**Exercise objective**
Copy out all of the material, matching it word for word.

┌──

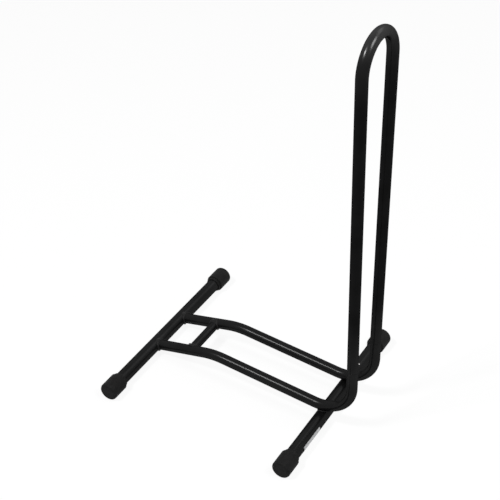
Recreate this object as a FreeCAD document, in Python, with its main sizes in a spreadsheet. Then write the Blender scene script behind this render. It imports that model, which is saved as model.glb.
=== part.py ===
import FreeCAD, Part
import math
import os

import Sketcher

# Floor bike rack: one wheel stands in a slot between two rails and leans in a tall hoop.
# The base is welded from round steel tube and the hoop plugs onto its two legs.
#
# Frame: +Z up, +X from the rear cross tube to the hoop, +Y to the left.
# The origin is on the floor, under the middle of the rack's box.
#
# Every length is in millimetres and every angle in degrees.

DIMENSIONS = {
    # every tube
    "tube_wall": 1.2,
    # cross tubes
    "cross_diameter": 23.0,
    "cross_spacing": 333.0,        # from the axis of the rear one to the axis of the front one
    # feet on their ends, which also carry them above the floor
    "base_width": 368.0,           # over the closed ends of the feet
    "foot_wall": 4.5,              # rubber round the tube in the thick part
    "foot_length": 33.0,           # of the thick part
    "foot_end_wall": 6.0,          # rubber between the tube's end and the closed end
    "foot_edge": 4.5,              # rounding of the closed end
    "foot_shoulder": 1.6,          # rounding of the thick part towards the collar
    "collar_wall": 2.0,            # thin lip at the mouth
    "collar_length": 5.0,
    "collar_edge": 0.8,            # rounding of the lip
    # base rails: ramp, crest bend, rail, heel bend and leg in one tube
    "hoop_diameter": 18.0,         # of the rails and the hoop
    "leg_spacing": 81.4,           # between the axes of the two rails
    "ramp_drop": 1.1,              # the ramp starts this far below the axis of the rear cross tube
    "crest_along": 119.5,          # ramp and rail would cross here, ahead of the rear cross tube
    "crest_rise": 31.4,            # and this far above the axes of the cross tubes
    "crest_bend": 127.0,           # radius of the crest bend at the tube's axis
    "heel_bend": 61.3,             # radius of the heel bend at the tube's axis
    "heel_setback": 13.4,          # centre of the heel bend, behind the front cross tube
    "leg_straight": 38.0,          # from the end of the heel bend to the joint with the hoop
    "leg_lean": 1.64,              # legs and hoop lean back towards the rear cross tube
    # hoop
    "hoop_rise": 563.8,            # from the joint to the tube's axis at the crown
    "leg_spread": 6.0,             # each leg stands this much further out at the crown
    "hoop_trim": 2.0,              # cut off each leg so that both ends are level
    "joint_edge": 0.6,             # rounding of the tube ends that meet at the joint
    # stub that joins the hoop to a base leg
    "plug_stop": 8.0,              # from its lower end to the heel bend
    "plug_reach": 25.0,            # how far it stands up into the hoop
    "plug_clearance": 0.4,         # play between the stub and the hoop, on the radius
    # spreader between the ramps
    "spreader_diameter": 16.2,
    "spreader_setback": 25.0,      # behind the start of the crest bend
    # fillet welds
    "bead_size": 2.6,
    "bead_rounding": 1.3,
    # bare label
    "label_length": 52.0,
    "label_foot_gap": 20.5,        # from the mouth of the foot
    "label_top_angle": 26.0,       # upper edge, above the level of the tube's axis
    "label_wrap_angle": 125.0,     # how far it goes round the tube
    "label_thickness": 0.15,
}

SIDES = {"left": 1, "right": -1}

document = FreeCAD.newDocument("floor_bike_rack")


# ---------------------------------------------------------------- driving dimensions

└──

**Result of this exercise**
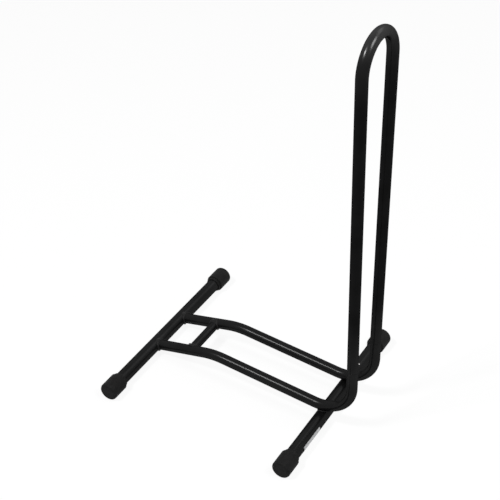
Recreate this object as a FreeCAD document, in Python, with its main sizes in a spreadsheet. Then write the Blender scene script behind this render. It imports that model, which is saved as model.glb.
=== part.py ===
import FreeCAD, Part
import math
import os

import Sketcher

# Floor bike rack: one wheel stands in a slot between two rails and leans in a tall hoop.
# The base is welded from round steel tube and the hoop plugs onto its two legs.
#
# Frame: +Z up, +X from the rear cross tube to the hoop, +Y to the left.
# The origin is on the floor, under the middle of the rack's box.
#
# Every length is in millimetres and every angle in degrees.

DIMENSIONS = {
    # every tube
    "tube_wall": 1.2,
    # cross tubes
    "cross_diameter": 23.0,
    "cross_spacing": 333.0,        # from the axis of the rear one to the axis of the front one
    # feet on their ends, which also carry them above the floor
    "base_width": 368.0,           # over the closed ends of the feet
    "foot_wall": 4.5,              # rubber round the tube in the thick part
    "foot_length": 33.0,           # of the thick part
    "foot_end_wall": 6.0,          # rubber between the tube's end and the closed end
    "foot_edge": 4.5,              # rounding of the closed end
    "foot_shoulder": 1.6,          # rounding of the thick part towards the collar
    "collar_wall": 2.0,            # thin lip at the mouth
    "collar_length": 5.0,
    "collar_edge": 0.8,            # rounding of the lip
    # base rails: ramp, crest bend, rail, heel bend and leg in one tube
    "hoop_diameter": 18.0,         # of the rails and the hoop
    "leg_spacing": 81.4,           # between the axes of the two rails
    "ramp_drop": 1.1,              # the ramp starts this far below the axis of the rear cross tube
    "crest_along": 119.5,          # ramp and rail would cross here, ahead of the rear cross tube
    "crest_rise": 31.4,            # and this far above the axes of the cross tubes
    "crest_bend": 127.0,           # radius of the crest bend at the tube's axis
    "heel_bend": 61.3,             # radius of the heel bend at the tube's axis
    "heel_setback": 13.4,          # centre of the heel bend, behind the front cross tube
    "leg_straight": 38.0,          # from the end of the heel bend to the joint with the hoop
    "leg_lean": 1.64,              # legs and hoop lean back towards the rear cross tube
    # hoop
    "hoop_rise": 563.8,            # from the joint to the tube's axis at the crown
    "leg_spread": 6.0,             # each leg stands this much further out at the crown
    "hoop_trim": 2.0,              # cut off each leg so that both ends are level
    "joint_edge": 0.6,             # rounding of the tube ends that meet at the joint
    # stub that joins the hoop to a base leg
    "plug_stop": 8.0,              # from its lower end to the heel bend
    "plug_reach": 25.0,            # how far it stands up into the hoop
    "plug_clearance": 0.4,         # play between the stub and the hoop, on the radius
    # spreader between the ramps
    "spreader_diameter": 16.2,
    "spreader_setback": 25.0,      # behind the start of the crest bend
    # fillet welds
    "bead_size": 2.6,
    "bead_rounding": 1.3,
    # bare label
    "label_length": 52.0,
    "label_foot_gap": 20.5,        # from the mouth of the foot
    "label_top_angle": 26.0,       # upper edge, above the level of the tube's axis
    "label_wrap_angle": 125.0,     # how far it goes round the tube
    "label_thickness": 0.15,
}

SIDES = {"left": 1, "right": -1}

document = FreeCAD.newDocument("floor_bike_rack")


# ---------------------------------------------------------------- driving dimensions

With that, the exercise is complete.